Q. 3 It seems like this is the kind of warfare needs to be mastered in the 21st century, or we'll have a very difficult 21st century in front of us.
GM: One of reasons Gen P went was to learn the process for having to deal with this. Insurgencies are very difficult to deal with and we've had great debates. You need security, political and economic improvement simultaneously. We need to learn this, and more than just the military - it's the US using all instruments of national power. We think of Iraq as a military problem but it's a diplomatic economic and media.
Q. 4: How about the debate over pulling resources from the military?
At the State Dept you can't compel foreign service offices to go there but if you pull more resources from State they won't be able to do anything at all.
Q. 5: Is the domestic debatae in US influencing overseas for instance, al-Sadr pulling his 6 parliament members? (quoting from
this NYT article)
If that's true, it's disappointing. It doesn't take much to see through al-Saddar, who was implicated in murder of 3 clerics and he's working his own agenda so Iraqis need the bureaucracies to implement a viable goverment.
My question was on Afghanistan funding: Is Afghanistan underfunded?
GM: His former executive assistant is now in Afghanistan and his letters are encouraging: We're trying to gain the confidence of the locals by bringing the roads, water, etc necessary to make a living. Gen. Myers would be surprised If it's a resource issue. We're asking for more troops from NATO. "The good thing about Afghanistan is that it has international attention."
The supplementals funding has a real impact on people trying to get things done.
Q. 7 The political tenor has changed in US - Any way to turn it back?

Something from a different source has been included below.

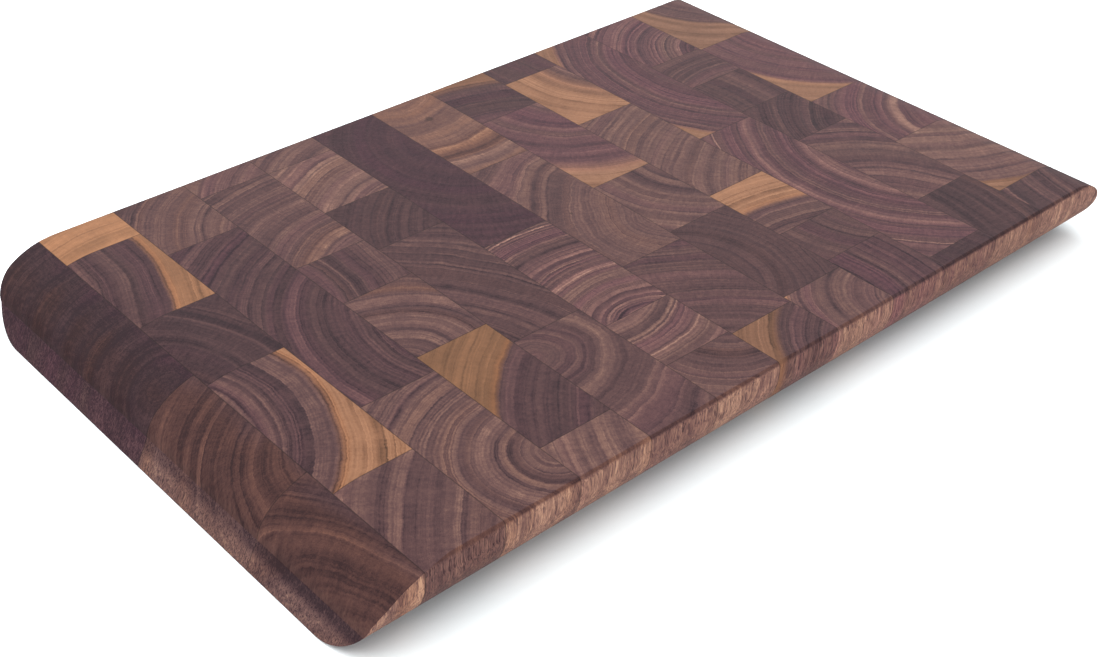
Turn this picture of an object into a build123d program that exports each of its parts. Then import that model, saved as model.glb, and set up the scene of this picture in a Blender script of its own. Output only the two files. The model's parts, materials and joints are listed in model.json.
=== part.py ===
from build123d import *
import math
import os

# End-grain cutting board, glued up from blocks. X runs along the board, Y across it and Z up.
# The origin is at the middle of the underside. All sizes are in millimetres.

# Overall size
board_length = 464.0
board_width = 288.0
board_thickness = 34.0

# Rolled end, at -X: the top rolls over and meets a narrow band that flares out to the underside.
roll_run = 40.0
roll_drop = 24.0
crease_depth = 22.0
roll_start_x = -185.9

# Nose end, at +X: a rounded top over a rounded lower half.
nose_run = 20.0
nose_drop = 16.0
nose_under_radius = board_thickness - nose_drop

# Long sides: a small round at the top, a short upright land and a large round underneath.
side_top_run = 2.0
side_top_drop = 3.0
side_land_bottom = 6.0
side_under_radius = board_thickness - side_land_bottom

# Corner radii in plan
rolled_end_corner_radius = 17.0
nose_end_corner_radius = 1.5

# Strips run across the board. The first is at the rolled end and the last is at the nose end.
nose_strip_width = 53.0
middle_strip_width = 38.0
middle_strip_count = 10
rolled_strip_width = board_length - nose_strip_width - middle_strip_count * middle_strip_width

# Width along Y of each block in each strip, from the back edge (+Y) to the front edge (-Y)
block_widths = [
    [134.0, 81.0, 73.0],
    [27.0, 64.0, 53.0, 88.0, 56.0],
    [51.0, 147.0, 90.0],
    [18.0, 80.0, 36.0, 52.0, 78.0, 24.0],
    [19.0, 48.0, 42.0, 95.0, 84.0],
    [139.0, 82.0, 37.0, 30.0],
    [83.0, 109.0, 68.0, 28.0],
    [47.0, 85.0, 53.0, 71.0, 32.0],
    [21.0, 59.0, 94.0, 46.0, 29.0, 39.0],
    [131.0, 147.0, 10.0],
    [57.0, 32.0, 36.0, 40.0, 77.0, 46.0],
    [59.0, 82.0, 57.0, 65.0, 25.0],
]

# How far the boxes that cut out the blocks pass the outside of the board
overrun = 10.0

half_length = board_length / 2
half_width = board_width / 2
crease_angle = 180 - math.degrees(math.asin(1 - crease_depth / roll_drop))

# The whole board before it is divided: the end profile, the side profile and the plan have this
# solid in common.
with BuildPart() as board:
    # Profile seen from the side, drawn from the rolled end's base corner clockwise
    with BuildSketch(Plane.XZ):
        with BuildLine():
            roll = EllipticalCenterArc(
                (roll_start_x, board_thickness - roll_drop),
                roll_run,
                roll_drop,
                start_angle=90,
                arc_size=crease_angle - 90,
            )
            band = Line(roll @ 1, (-half_length, 0))
            base = Line(band @ 1, (half_length - nose_under_radius, 0))
            nose_under = RadiusArc(
                base @ 1,
                (half_length, nose_under_radius),
                -nose_under_radius,
            )
            nose_top = EllipticalCenterArc(
                (half_length - nose_run, board_thickness - nose_drop),
                nose_run,
                nose_drop,
                start_angle=0,
                arc_size=90,
            )
            top = Line(nose_top @ 1, roll @ 0)
        make_face()
    extrude(amount=half_width, both=True)

    # Profile seen from the end, the same along the whole board
    with BuildSketch(Plane.YZ):
        with BuildLine():
            right_under = RadiusArc(
                (half_width - side_under_radius, 0),
                (half_width, side_under_radius),
                -side_under_radius,
            )
            right_land = Line(right_under @ 1, (half_width, board_thickness - side_top_drop))
            right_top = EllipticalCenterArc(
                (half_width - side_top_run, board_thickness - side_top_drop),
                side_top_run,
                side_top_drop,
                start_angle=0,
                arc_size=90,
            )
            mirror(about=Plane.YZ)
            crown = Line(right_top @ 1, (side_top_run - half_width, board_thickness))
            underside = Line(right_under @ 0, (side_under_radius - half_width, 0))
        make_face()
    extrude(amount=board_length, both=True, mode=Mode.INTERSECT)

    # Plan, with its four upright corners
    with BuildSketch(Plane.XY):
        outline = Rectangle(board_length, board_width)
        rolled_corners = outline.vertices().filter_by_position(Axis.X, -board_length, 0)
        nose_corners = outline.vertices().filter_by_position(Axis.X, 0, board_length)
        fillet(rolled_corners, rolled_end_corner_radius)
        fillet(nose_corners, nose_end_corner_radius)
    extrude(amount=board_thickness, mode=Mode.INTERSECT)


def cut_lines(widths, start):
    """Positions of the cuts along one axis, with the outer two moved past the board."""
    lines = [start]
    for width in widths:
        lines.append(lines[-1] + width)
    lines[0] -= overrun
    lines[-1] += overrun
    return lines


def build_block(name, low_x, high_x, low_y, high_y):
    """Cut one block out of the board and export it."""
    with BuildPart() as block:
        add(board.part)
        with Locations(((low_x + high_x) / 2, (low_y + high_y) / 2, board_thickness / 2)):
            Box(
                high_x - low_x,
                high_y - low_y,
                board_thickness + 2 * overrun,
                mode=Mode.INTERSECT,
            )
    block.part.label = name
    export_step(block.part, f"parts/{name}.step")


os.makedirs("parts", exist_ok=True)
strip_widths = [rolled_strip_width]
strip_widths += [middle_strip_width] * middle_strip_count
strip_widths += [nose_strip_width]
x_lines = cut_lines(strip_widths, -half_length)
for strip, widths in enumerate(block_widths):
    y_lines = cut_lines(widths, -half_width)
    for number in range(len(widths)):
        build_block(
            f"strip_{strip + 1:02d}_block_{number + 1}",
            x_lines[strip],
            x_lines[strip + 1],
            -y_lines[number + 1],
            -y_lines[number],
        )
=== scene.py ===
import json

import bpy
from mathutils import Matrix, Vector

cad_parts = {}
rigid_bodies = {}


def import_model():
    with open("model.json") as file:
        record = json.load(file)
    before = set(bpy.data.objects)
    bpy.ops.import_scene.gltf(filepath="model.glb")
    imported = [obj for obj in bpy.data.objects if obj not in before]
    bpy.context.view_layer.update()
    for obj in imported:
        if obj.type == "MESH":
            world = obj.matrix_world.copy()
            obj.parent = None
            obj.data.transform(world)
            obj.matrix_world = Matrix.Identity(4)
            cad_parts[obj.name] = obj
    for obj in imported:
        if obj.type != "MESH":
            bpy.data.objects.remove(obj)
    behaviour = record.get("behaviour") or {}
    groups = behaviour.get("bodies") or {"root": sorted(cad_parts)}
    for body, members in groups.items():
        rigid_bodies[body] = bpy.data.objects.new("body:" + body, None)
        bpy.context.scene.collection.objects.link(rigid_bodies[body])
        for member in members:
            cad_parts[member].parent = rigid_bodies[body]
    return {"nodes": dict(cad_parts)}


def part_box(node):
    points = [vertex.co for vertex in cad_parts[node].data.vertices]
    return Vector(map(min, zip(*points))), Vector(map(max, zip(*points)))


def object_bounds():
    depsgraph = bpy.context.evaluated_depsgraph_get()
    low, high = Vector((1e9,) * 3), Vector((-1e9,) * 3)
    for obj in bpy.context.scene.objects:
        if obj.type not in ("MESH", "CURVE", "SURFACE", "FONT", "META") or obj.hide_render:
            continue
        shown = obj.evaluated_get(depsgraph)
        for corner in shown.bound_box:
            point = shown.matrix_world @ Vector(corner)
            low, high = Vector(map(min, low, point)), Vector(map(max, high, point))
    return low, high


for leftover in list(bpy.data.objects):
    bpy.data.objects.remove(leftover)

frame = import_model()
cad_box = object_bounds()

MM = 0.001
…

GM : Being a military officer, he has no solution but hopes that the leadership in Capitol Hill will realize that for the good of the country we're trying to make Iraq and Afghanistan a better place, and this has to be approached in a nonpartisan way. It seems that the motivation is to do the opposite. If the American people would call for that kind of answer, that the threat is serious, it would have an effect.

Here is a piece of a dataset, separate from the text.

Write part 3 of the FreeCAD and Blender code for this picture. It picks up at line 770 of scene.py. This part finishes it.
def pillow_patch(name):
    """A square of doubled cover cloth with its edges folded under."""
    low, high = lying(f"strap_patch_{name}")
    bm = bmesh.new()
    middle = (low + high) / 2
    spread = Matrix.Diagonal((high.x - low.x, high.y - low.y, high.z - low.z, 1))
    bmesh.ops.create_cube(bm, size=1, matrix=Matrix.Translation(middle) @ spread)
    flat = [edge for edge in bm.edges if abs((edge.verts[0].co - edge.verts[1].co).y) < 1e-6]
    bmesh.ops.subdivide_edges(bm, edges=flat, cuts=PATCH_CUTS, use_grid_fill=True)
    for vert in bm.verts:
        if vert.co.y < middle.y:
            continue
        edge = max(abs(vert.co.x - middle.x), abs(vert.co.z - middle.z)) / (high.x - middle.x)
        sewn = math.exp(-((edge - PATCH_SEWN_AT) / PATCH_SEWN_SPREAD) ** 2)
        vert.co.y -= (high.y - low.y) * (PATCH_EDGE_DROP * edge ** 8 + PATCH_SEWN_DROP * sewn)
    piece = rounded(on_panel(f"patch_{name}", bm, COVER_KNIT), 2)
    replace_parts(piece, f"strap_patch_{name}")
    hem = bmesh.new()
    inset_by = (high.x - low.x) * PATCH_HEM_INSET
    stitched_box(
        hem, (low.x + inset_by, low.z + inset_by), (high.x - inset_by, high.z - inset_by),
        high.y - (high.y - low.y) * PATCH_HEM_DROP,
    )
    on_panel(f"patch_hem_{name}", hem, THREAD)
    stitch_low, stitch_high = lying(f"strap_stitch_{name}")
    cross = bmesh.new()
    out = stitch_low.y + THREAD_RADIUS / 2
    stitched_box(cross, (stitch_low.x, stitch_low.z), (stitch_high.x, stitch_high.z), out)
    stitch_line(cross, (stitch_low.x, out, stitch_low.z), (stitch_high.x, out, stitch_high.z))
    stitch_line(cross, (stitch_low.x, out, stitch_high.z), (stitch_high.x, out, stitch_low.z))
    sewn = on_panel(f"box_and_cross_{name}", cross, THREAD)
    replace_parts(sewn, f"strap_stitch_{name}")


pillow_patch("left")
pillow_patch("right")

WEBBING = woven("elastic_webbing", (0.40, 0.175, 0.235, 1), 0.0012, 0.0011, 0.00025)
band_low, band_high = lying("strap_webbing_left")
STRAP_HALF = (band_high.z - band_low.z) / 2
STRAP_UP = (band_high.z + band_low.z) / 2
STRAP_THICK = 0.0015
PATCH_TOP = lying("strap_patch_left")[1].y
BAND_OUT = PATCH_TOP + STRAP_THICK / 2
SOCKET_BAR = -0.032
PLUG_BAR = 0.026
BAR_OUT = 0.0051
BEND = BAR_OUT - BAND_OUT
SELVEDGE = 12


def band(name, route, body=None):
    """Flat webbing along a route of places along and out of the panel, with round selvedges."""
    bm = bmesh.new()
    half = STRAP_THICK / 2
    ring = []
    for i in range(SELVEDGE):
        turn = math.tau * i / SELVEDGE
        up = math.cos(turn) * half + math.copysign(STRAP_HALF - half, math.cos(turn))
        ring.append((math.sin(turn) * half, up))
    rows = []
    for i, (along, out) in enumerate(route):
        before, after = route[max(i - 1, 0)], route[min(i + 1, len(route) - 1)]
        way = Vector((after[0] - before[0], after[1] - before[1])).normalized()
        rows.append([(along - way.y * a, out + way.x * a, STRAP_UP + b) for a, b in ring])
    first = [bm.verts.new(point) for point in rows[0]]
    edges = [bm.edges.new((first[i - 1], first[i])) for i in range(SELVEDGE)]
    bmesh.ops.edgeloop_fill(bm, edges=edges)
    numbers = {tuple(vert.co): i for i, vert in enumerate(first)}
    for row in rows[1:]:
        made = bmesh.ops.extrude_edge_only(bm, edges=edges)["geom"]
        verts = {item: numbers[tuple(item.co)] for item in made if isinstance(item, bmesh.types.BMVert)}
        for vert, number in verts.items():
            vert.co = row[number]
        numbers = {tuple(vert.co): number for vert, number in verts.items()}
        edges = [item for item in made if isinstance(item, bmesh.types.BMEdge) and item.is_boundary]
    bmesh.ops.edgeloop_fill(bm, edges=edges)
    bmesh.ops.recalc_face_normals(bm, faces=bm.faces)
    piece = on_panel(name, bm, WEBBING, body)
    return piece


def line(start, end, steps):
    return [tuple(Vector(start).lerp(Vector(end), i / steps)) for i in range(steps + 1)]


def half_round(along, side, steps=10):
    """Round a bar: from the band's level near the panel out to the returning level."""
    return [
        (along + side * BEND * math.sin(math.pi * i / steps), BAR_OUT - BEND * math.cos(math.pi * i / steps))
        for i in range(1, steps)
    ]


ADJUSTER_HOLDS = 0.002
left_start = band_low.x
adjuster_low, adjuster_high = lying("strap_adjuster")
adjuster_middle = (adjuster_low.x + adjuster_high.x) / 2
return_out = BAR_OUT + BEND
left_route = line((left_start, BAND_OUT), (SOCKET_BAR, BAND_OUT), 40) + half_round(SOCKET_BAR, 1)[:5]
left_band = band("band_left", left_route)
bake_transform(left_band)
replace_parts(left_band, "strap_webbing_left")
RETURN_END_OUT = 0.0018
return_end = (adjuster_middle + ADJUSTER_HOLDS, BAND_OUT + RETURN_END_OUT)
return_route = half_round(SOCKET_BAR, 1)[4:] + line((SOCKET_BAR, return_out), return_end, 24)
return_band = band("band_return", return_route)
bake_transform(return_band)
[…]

Q. 8 How about the funding issue breaking the military for years to come?
GM The General thinks it's hyperbole: all the services have been working very hard and equipment needs to be replaced; the realization has to be that there needs to be a stream of funding and, whle the budgets are pretty good, there needs to be a stream of funding to continue.
On the people side, all indicators are good – Army’s making all retention and recruiting except for reserves, which are at over 90%. We now also have a much stronger guard and reserve, much better than they were with a lot of experienced officers and NCOs.
My thanks to Claude Chafin for inviting me to participate in the call.